Worked example 4 — free as a percentage of total
Suppose a calculator returns free testosterone of 12 ng/dL from a total of 600 ng/dL.
Free fraction = 12 ÷ 600 = 2.0% — right in the typical 1–2% band for men.
Worked example 5 — estimating bioavailable
If the free fraction is ~2% and the albumin-bound fraction is ~48% of total, bioavailable testosterone ≈ 50% of total.
0.50 × 600 ng/dL = ~300 ng/dL bioavailable. The exact split depends on your measured albumin and SHBG, which the calculator uses precisely.
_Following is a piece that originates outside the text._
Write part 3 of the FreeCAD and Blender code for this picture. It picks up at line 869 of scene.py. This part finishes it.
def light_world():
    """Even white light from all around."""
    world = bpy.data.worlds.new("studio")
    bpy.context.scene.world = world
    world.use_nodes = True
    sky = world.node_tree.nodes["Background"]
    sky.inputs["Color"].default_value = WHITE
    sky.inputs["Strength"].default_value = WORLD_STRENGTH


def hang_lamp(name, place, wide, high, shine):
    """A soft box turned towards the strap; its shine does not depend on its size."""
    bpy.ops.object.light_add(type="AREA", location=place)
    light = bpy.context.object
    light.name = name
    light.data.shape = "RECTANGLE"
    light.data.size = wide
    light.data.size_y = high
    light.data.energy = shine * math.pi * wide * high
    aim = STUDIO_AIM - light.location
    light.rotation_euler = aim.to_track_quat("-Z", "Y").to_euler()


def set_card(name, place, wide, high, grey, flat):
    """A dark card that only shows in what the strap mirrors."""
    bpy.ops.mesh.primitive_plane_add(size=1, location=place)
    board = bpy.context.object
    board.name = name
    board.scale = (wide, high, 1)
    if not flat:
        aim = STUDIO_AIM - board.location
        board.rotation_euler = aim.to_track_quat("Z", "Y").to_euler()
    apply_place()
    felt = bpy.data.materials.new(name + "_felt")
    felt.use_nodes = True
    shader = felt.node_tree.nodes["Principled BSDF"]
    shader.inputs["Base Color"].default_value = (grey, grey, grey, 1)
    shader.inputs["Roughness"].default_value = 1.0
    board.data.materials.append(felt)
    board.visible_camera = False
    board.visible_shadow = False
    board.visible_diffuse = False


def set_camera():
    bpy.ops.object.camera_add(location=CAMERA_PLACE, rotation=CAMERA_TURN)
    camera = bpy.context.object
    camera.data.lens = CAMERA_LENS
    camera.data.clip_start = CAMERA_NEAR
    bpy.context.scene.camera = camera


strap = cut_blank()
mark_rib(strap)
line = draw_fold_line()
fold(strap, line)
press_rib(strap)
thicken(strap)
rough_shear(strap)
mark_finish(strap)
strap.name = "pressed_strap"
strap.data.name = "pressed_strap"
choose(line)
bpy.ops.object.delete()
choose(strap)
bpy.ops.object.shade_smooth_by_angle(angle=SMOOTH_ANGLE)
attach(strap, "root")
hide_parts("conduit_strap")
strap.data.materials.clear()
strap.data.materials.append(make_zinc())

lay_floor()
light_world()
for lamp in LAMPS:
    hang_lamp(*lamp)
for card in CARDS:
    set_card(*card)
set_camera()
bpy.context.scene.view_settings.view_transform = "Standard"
Frequently asked questions
Which number should I actually look at?
Total testosterone is the usual first test. If it is borderline, or if you have a condition that changes SHBG (obesity, thyroid or liver disease, older age), free or bioavailable testosterone gives a more faithful picture of what your tissues see. Interpretation is your clinician's job, not a calculator's.
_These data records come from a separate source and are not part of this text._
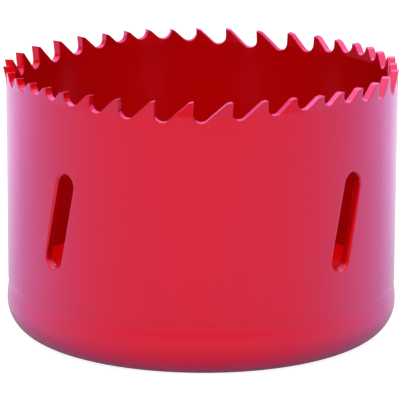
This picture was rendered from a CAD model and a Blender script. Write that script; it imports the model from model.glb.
# %% [markdown]
# # A painted hole saw
#
# A hole saw is a steel cup with teeth round its mouth. A strip of saw band is toothed, rolled
# into a ring and welded to a thick pressed cap, and the whole saw is then sprayed with glossy
# red enamel. The frame brings both solids in at their real size. The band's solid already has
# its true shape, so it keeps its mesh and gets its finish here. The cap is made anew, because
# a tapped thread and soft pressed corners are easier to make as a mesh.

# %% Load the frame
import math

import bpy
from mathutils import Matrix, Vector


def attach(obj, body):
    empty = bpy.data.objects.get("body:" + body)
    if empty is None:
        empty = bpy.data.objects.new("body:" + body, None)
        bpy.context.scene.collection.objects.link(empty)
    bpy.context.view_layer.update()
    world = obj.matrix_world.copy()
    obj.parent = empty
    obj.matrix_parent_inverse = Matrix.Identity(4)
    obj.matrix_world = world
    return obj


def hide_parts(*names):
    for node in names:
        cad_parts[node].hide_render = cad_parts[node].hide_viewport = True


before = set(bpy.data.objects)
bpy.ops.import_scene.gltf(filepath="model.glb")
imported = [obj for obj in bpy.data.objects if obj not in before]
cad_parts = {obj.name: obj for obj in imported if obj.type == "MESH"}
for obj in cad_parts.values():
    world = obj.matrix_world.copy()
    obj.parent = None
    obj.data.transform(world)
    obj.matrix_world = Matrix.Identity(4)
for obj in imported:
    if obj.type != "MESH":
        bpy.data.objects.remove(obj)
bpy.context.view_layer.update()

# %% [markdown]
# ## Units, selection and colours
#
# Blender works in metres here, and a drawing of a saw is in millimetres, so one constant turns
# one into the other. Operators act on whatever is selected, so small helpers clear the
# selection and pick faces or vertices by a test on their place. Colours are written as the
# sRGB hex values that a paint chart would give, and one function makes them linear.

# %% Units and selection
MM = 0.001


def start_piece():
    """Leaves edit mode and clears the selection, ready for a new primitive."""
    if bpy.context.object and bpy.context.object.mode != "OBJECT":
        bpy.ops.object.mode_set(mode="OBJECT")
    bpy.ops.object.select_all(action="DESELECT")


def pick_vertices(piece, test):
    """In edit mode, selects only the vertices whose place passes the test."""
    bpy.ops.object.mode_set(mode="OBJECT")
    for part in (piece.data.vertices, piece.data.edges, piece.data.polygons):
        part.foreach_set("select", [False] * len(part))
    for vertex in piece.data.vertices:
        vertex.select = test(vertex.co)
    bpy.ops.object.mode_set(mode="EDIT")
    bpy.ops.mesh.select_mode(type="VERT")


def pick_faces(piece, test):
    """In edit mode, selects only the faces whose centre and normal pass the test."""
    bpy.ops.object.mode_set(mode="OBJECT")
    for part in (piece.data.vertices, piece.data.edges, piece.data.polygons):
        part.foreach_set("select", [False] * len(part))
    for face in piece.data.polygons:
        face.select = test(face.center, face.normal)
    bpy.ops.object.mode_set(mode="EDIT")
    bpy.ops.mesh.select_mode(type="FACE")


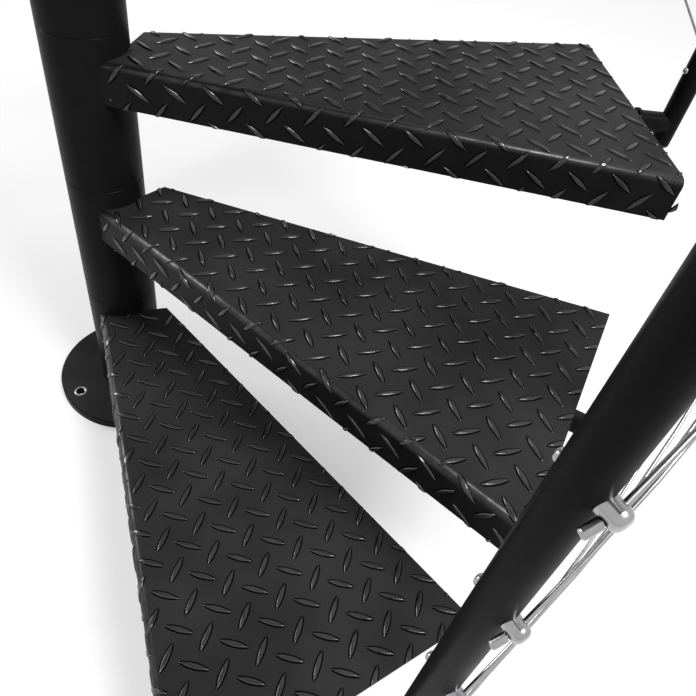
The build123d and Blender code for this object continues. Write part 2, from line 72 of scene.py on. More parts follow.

Is free or bioavailable testosterone “better”?
Neither is universally better. Free testosterone isolates the unbound fraction; bioavailable adds the readily released albumin-bound pool. Different labs and guidelines favour one or the other, and both are typically calculated from the same three inputs.
Why are free and bioavailable testosterone calculated rather than measured?
Direct measurement by equilibrium dialysis is accurate but slow and expensive. Validated equations such as Vermeulen's estimate the fractions from total testosterone, SHBG and albumin and agree closely with the reference method in most patients.
Can two people with the same total have different free testosterone?
Yes — that is the whole point of measuring SHBG. As worked examples 2 and 3 show, doubling SHBG roughly halves the SHBG-adjusted index even when total testosterone is identical.
Sources
- Vermeulen A, Verdonck L, Kaufman JM. A critical evaluation of simple methods for the estimation of free testosterone in serum (J Clin Endocrinol Metab 1999)
- Bhasin S, et al. Testosterone Therapy in Men With Hypogonadism: An Endocrine Society Clinical Practice Guideline (J Clin Endocrinol Metab 2018)
- de Ronde W, et al. Calculation of bioavailable and free testosterone in men: a comparison of 5 published algorithms (Clin Chem 2006)
- Nassar GN, Leslie SW. Physiology, Testosterone (StatPearls, NCBI Bookshelf)
- Goldman AL, et al. A Reappraisal of Testosterone's Binding in Circulation: Physiological and Clinical Implications (Endocr Rev 2017)
- Implementation of Automated Calculation of Free and Bioavailable Testosterone in a Laboratory Information System (PMC 2017)
- Fiers T, et al. Reassessing Free-Testosterone Calculation by LC-MS/MS Direct Equilibrium Dialysis (J Clin Endocrinol Metab 2018)
- Measurement of Free Testosterone in Serum Using Equilibrium Dialysis Coupled With ID-UHPLC-MS/MS (PMC 2021)
This guide is for general educational purposes only and does not constitute medical advice. Always follow your prescriber’s specific instructions and consult a qualified clinician before changing any protocol.